3.2. Continued Fractions in Recursive Forms

Assume that we have the fraction

$\frac{p_n}{q_n}=\left[a_0;a_1,a_2,\cdots ,a_n\right]=a_0+\frac{1}{a_1+\frac{1}{a_2+\frac{1}{\begin{array}{c}{a}_3+\cdots \\ \cdots +\frac{1}{a_n}\end{array}}}}$ (7)

The numerators in each of the fractions are [5]

$p_0=a_0,p_1=a_0{a}_1+1=a_1{p}_0+1,\cdots ,\text{etc}.$ (8)

In general it can be shown that [5]

$p_n=a_n{p}_{n-1}+p_{n-2}$ (9)

Equation (9), gives the recurrence relations between the successive numerators of the meant fractions; while the similar recurrence relations between the successive denominators $q_i$ are given by

$q_n=a_n{q}_{n-1}+q_{n-2}$ (10)

Also it is clear that

$\frac{p_n}{q_n}=\frac{a_n{p}_{n-1}+p_{n-2}}{a_n{q}_{n-1}+q_{n-2}},n\ge 2$ (11)

Example 3

since

$\begin{array}{l}\frac{17}{12}=\left[1;2,2,2\right],\therefore \frac{p_0}{q_0}=1,\frac{p_1}{q_1}=1+\frac{1}{2}=\frac{3}{2},\frac{p_2}{q_2}=1+\frac{1}{2+\frac{1}{2}}=1+\frac{2}{5}=\frac{7}{5},\\ \text{and}\frac{p_3}{q_3}=1+\frac{1}{2+\frac{1}{2+\frac{1}{2}}}=1+\frac{1}{2+\frac{2}{5}}=1+\frac{5}{12}=\frac{17}{12}\end{array}$ (12)

As expected.

3.3. Ascending Continued Fractions

Although this kind of fraction is not very much used but there is no harm in defining it here at least from historical point of view [1] [4]. We can write the fraction $\frac{a}{b}$ as an Ascending continued fraction as

$\frac{a}{b}\equiv \frac{1}{c}+\frac{1}{d}=\frac{1}{c}+\frac{1}{c}\cdot \frac{1}{e}=\frac{1+\frac{1}{e}}{c}$ (13)

Example 4

To write the fraction $\frac{5}{12}$ in terms of an ascending CF, we see that

$\frac{5}{12}=\frac{1}{3}+\frac{1}{12}=\frac{1}{3}+\frac{1}{3}\cdot \frac{1}{4}=\frac{1+\frac{1}{4}}{3}$.

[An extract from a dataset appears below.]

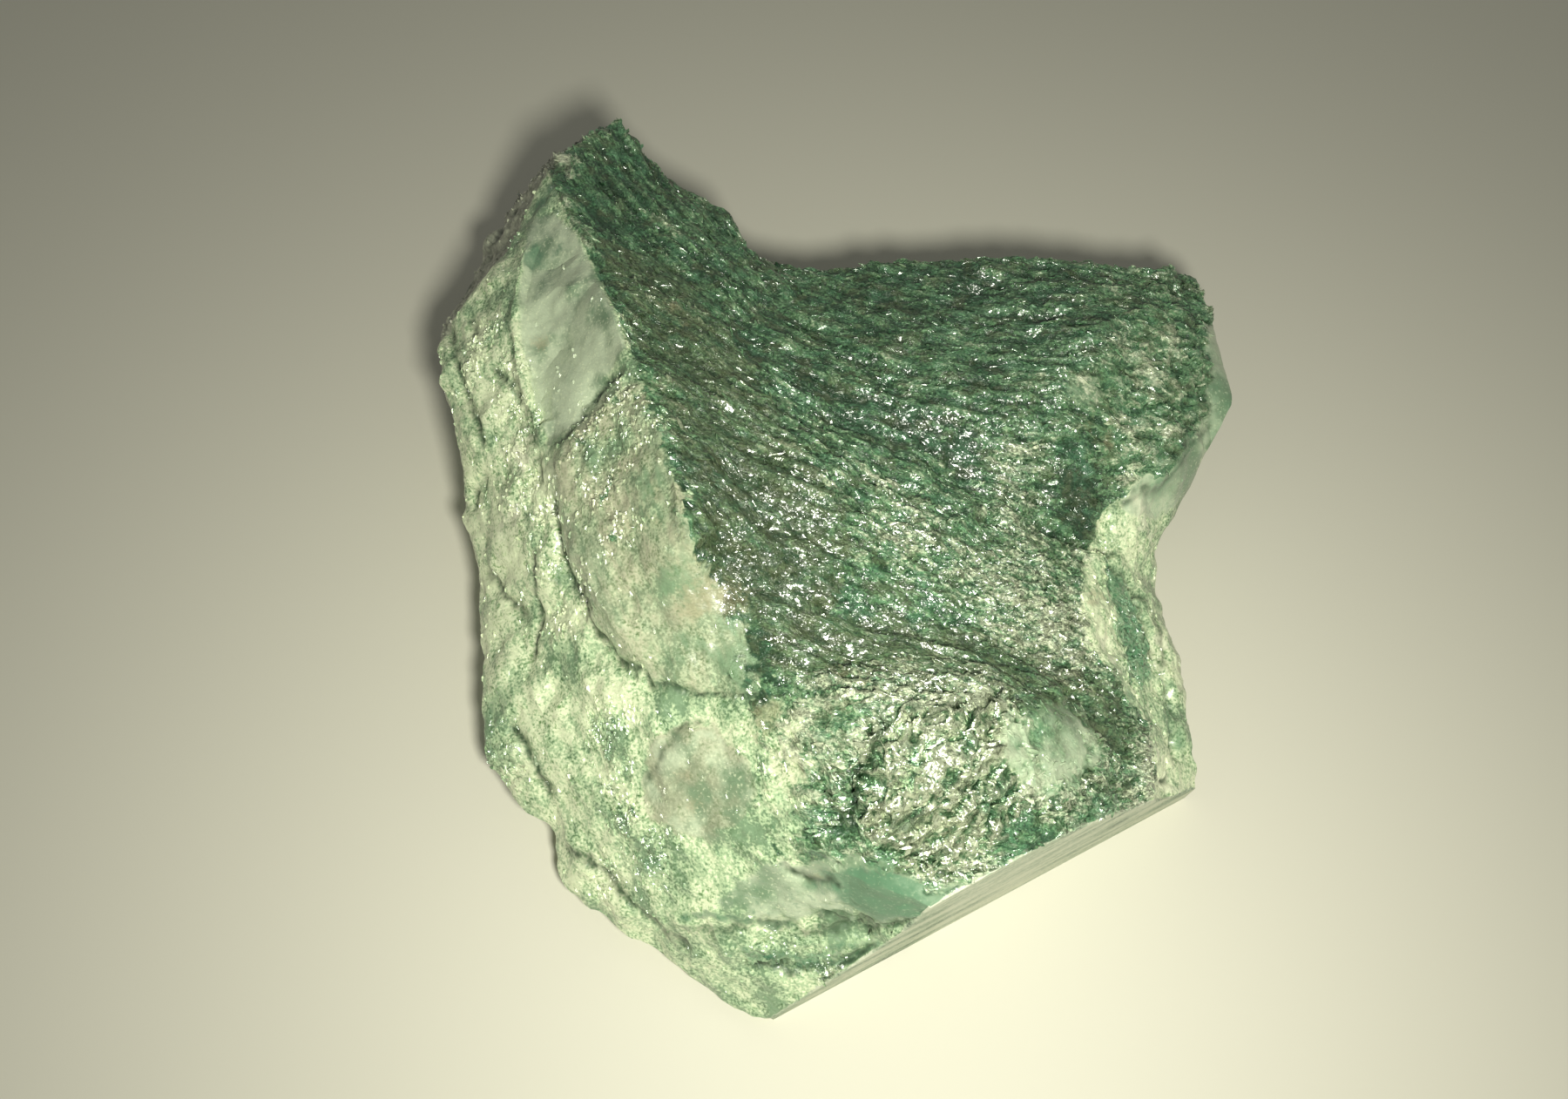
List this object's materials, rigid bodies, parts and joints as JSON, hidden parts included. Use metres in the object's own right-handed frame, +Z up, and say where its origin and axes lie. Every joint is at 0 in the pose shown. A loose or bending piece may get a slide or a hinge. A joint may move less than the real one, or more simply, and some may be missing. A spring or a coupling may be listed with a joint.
{
  "type": "raw fuchsite",
  "caption": "Hand-sized rough lump of green mica schist with a crest, ledges, a hollow and a flaky knob, a long saw-cut face and a flat face to rest on.",
  "frame": {"origin": "centre of the bounding box in plan, on the face that the stone rests on", "axes": "+Z up from the resting face; +Y to the back, where the peak is; +X to the right, towards the wide lobe; the saw-cut face looks to the front right"},
  "size_m": [0.0954, 0.103, 0.0384],
  "materials": {
    "stone": "broken green mica schist with pearly glints, pale waxy quartz-rich patches, and a dull saw-cut face"
  },
  "bodies": {
    "root": {"fuchsite_stone": "stone"}
  },
  "joints": []
}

4. The Use of Continued Fractions in Finding Roots of Real Numbers

4.1. The Square Root

There are three methods used to compute square roots of real numbers using continued fractions [7]; we start with the first method,

Method 1

To get the square root of a certain number A and if a is the largest number such that its square is less than A; then we can compute the square root of A as shown in the example below.

Example 5

To represent the irrational number $\sqrt{2}$ as a CF we see that $A=\sqrt{2}$ and $a=1$, therefore $\sqrt{2}=1+\sqrt{2}-1$. Hence we get

$\sqrt{2}=1+\frac{1}{\frac{1}{\sqrt{2}}-1}=1+\frac{1}{\frac{1}{\sqrt{2-1}}\times \frac{\sqrt{2}+1}{\sqrt{2}+1}}=1+\frac{1}{\sqrt{2}+1}$ ; but $\sqrt{2}+1=2+\frac{1}{\sqrt{2}+1}$.

Substituting with $\frac{1}{\sqrt{2}+1}$ and repeating the substitution process, we get

$\sqrt{2}=1+\frac{1}{2+\frac{1}{2+\frac{1}{2+\cdots }}}=\left[1;2,2,\cdots \right]=\left[1;\bar{2}\right]$. Therefore, we were able to write $\sqrt{2}$ in terms of CFs.

Method 2

If $r=\sqrt{z}=\sqrt{a^2+b}\equiv a+c$, where a is the greatest positive integer such that its square is less than z and b is the remaining i.e. $z=a^2+b$, then it is easy to see that $c=\frac{b}{2a+c}$. This will be the recurrence relation we will use in the calculation to get square roots for real numbers. To begin with, we see that the first approximation for $\sqrt{z}$ is $r_1=a+c_0$ and the second approximation is $r_2=a+c_1=a+\frac{b}{2a+c_0}$, and this gives the second approximation for the required root. The third approximation is given by

$r_3=a+c_2=a+\frac{b}{2a+\frac{b}{2a}}$. continuing, we get

$r=\sqrt{z}=\sqrt{a^2+b}=a+\frac{b}{2a+\frac{b}{2a+\frac{b}{2a+\frac{b}{2a+\cdots }}}}$ (14)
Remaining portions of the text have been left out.